Conf-GNNRec: Quantifying and Calibrating the Prediction Confidence for GNN-based Recommendation Methods
Meng Yan, Cai Xu, Xujing Wang, Ziyu Guan, Wei Zhao, Yuhang Zhou
TL;DR
The paper tackles the problem of overconfident predictions in GNN-based recommenders by formalizing a calibration objective and proposing Conf-GNNRec, a post-calibration framework. It combines a nonlinear, segmented rating calibration with a confidence-penalizing loss to align predicted confidence with observed accuracy, using a formal calibration criterion $ \mathbb{P}(\\hat{y}_{u,i}=y_{u,i} \\mid \\hat{p}_{u,i}=p) = p$. Experiments on Gowalla, Yelp2018, and Amazon-Book show consistent improvements in top-N metrics across baselines (LightGCN, KGAT, MVIN, KGCL) and a measurable reduction in the confidence-accuracy gap, validating the approach. The work contributes a practical pathway toward trustworthy GNN-based recommendations and suggests future work in Bayesian confidence modeling and extending the framework to broader architectures.
Abstract
Recommender systems based on graph neural networks perform well in tasks such as rating and ranking. However, in real-world recommendation scenarios, noise such as user misuse and malicious advertisement gradually accumulates through the message propagation mechanism. Even if existing studies mitigate their effects by reducing the noise propagation weights, the severe sparsity of the recommender system still leads to the low-weighted noisy neighbors being mistaken as meaningful information, and the prediction result obtained based on the polluted nodes is not entirely trustworthy.
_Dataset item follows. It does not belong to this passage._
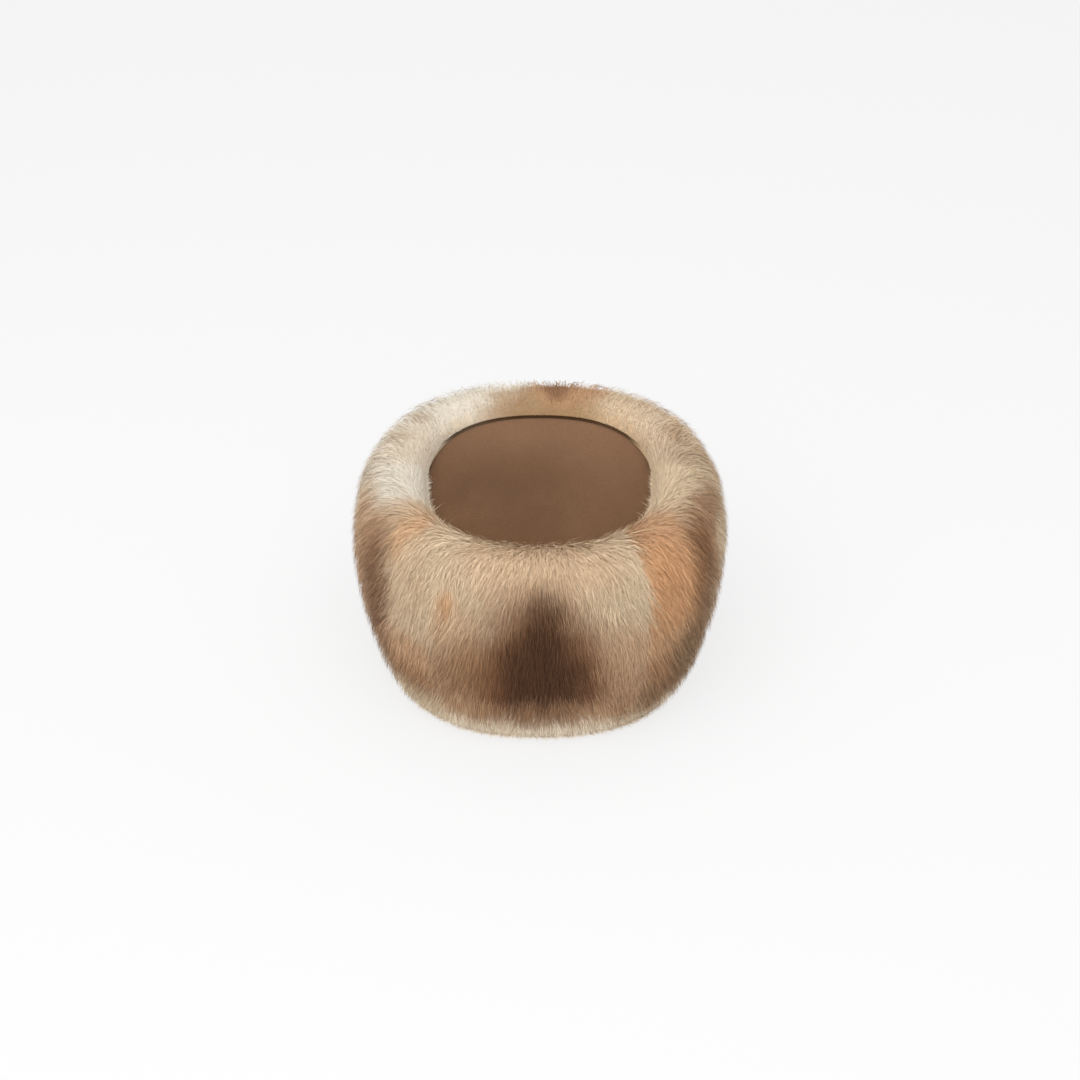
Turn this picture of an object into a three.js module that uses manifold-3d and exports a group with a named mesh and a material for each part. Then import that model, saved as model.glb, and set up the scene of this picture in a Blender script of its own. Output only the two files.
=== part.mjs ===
// A cossack hat: six fur pelts sewn side by side into a deep oval wall that flares upwards and
// folds in at the top, closed by a flat suede top that lies lower than the fur around it.
// Millimetres, +Z up. The hat stands on its rim at z = 0, centred on the Z axis, its front facing -Y.
// Every level outline is the same rounded oval, given by its half width.
// Azimuths are in radians, 0 at the front and positive towards +X.

import * as THREE from "three";
import { mergeVertices } from "three/addons/utils/BufferGeometryUtils.js";
import Module from "manifold-3d";

const wasm = await Module();
wasm.setup();

// Driving dimensions
const OVAL_LONGER = 12; // half depth less half width
const OVAL_POWER = 2.33; // 2 is an ellipse, and more is squarer
const RIM_HALF_WIDTH = 83; // inside the rim, for a 57 cm head
const RIM_THICKNESS = 4.5; // the pelt's skin and the roots of its fur, turned at the rim
const WALL_FLARE = 5; // how much wider the inside is at its widest than at the rim
const TOP_HALF_WIDTH = 76; // suede top
const TOP_HEIGHT = 126.5; // where the suede meets the fur
const TOP_THICKNESS = 1.8;
const TOP_RISE = 4; // how far its middle stands above its edge
const TOP_SEAT = 3; // how far the pelts reach under its edge
const FUR_HEM_HALF_WIDTH = 96;
const FUR_WIDEST_HALF_WIDTH = 122;
const FUR_WIDEST_HEIGHT = 96;
const FUR_RIDGE_HALF_WIDTH = 92;
const FUR_RIDGE_HEIGHT = 143;
const FUR_HEM_HEIGHT = 2;
const PELT_COUNT = 6;
const SEAM_GAP = 0.3; // between two pelts, and between a pelt and the suede
const SEAM_DIP = 2.2; // how far the fur sinks where two pelts meet
const SEAM_DIP_REACH = 0.16; // share of half a pelt over which it sinks
const FLOOR_CLEARANCE = 0.2; // of the lowest tips of the fur

// The superellipse power and the steps of the fur's three curves: from the suede up to the ridge,
// from the ridge out to the widest place, and from there down to the hem.
const INNER_CURVE = { power: 2, steps: 12 };
const SHOULDER_CURVE = { power: 2.27, steps: 24 };
const SIDE_CURVE = { power: 1.51, steps: 36 };

const PELT_ANGLE = (2 * Math.PI) / PELT_COUNT;
const CUT_ALLOWANCE = 0.02; // radians that a pelt is made wider by before its seams are cut
const PROBE_STEP = 1; // how far apart along the fur its slope is taken
const PROBE_TURN = 0.01; // and how far apart round it, in radians

// The six pelts, in order from the front towards +X, with the main colour of each.
const PELTS = [
  { name: "pelt_front", colour: 0xb59a7a },
  { name: "pelt_front_right", colour: 0xb38a63 },
  { name: "pelt_back_right", colour: 0xb8a184 },
  { name: "pelt_back", colour: 0xa98a68 },
  { name: "pelt_back_left", colour: 0xc8bca5 },
  { name: "pelt_front_left", colour: 0xa98360 },
];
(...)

Therefore, it is crucial to measure the confidence of the prediction results in this highly noisy framework. Furthermore, our evaluation of the existing representative GNN-based recommendation shows that it suffers from overconfidence. Based on the above considerations, we propose a new method to quantify and calibrate the prediction confidence of GNN-based recommendations (Conf-GNNRec). Specifically, we propose a rating calibration method that dynamically adjusts excessive ratings to mitigate overconfidence based on user personalization. We also design a confidence loss function to reduce the overconfidence of negative samples and effectively improve recommendation performance. Experiments on public datasets demonstrate the validity of Conf-GNNRec in prediction confidence and recommendation performance.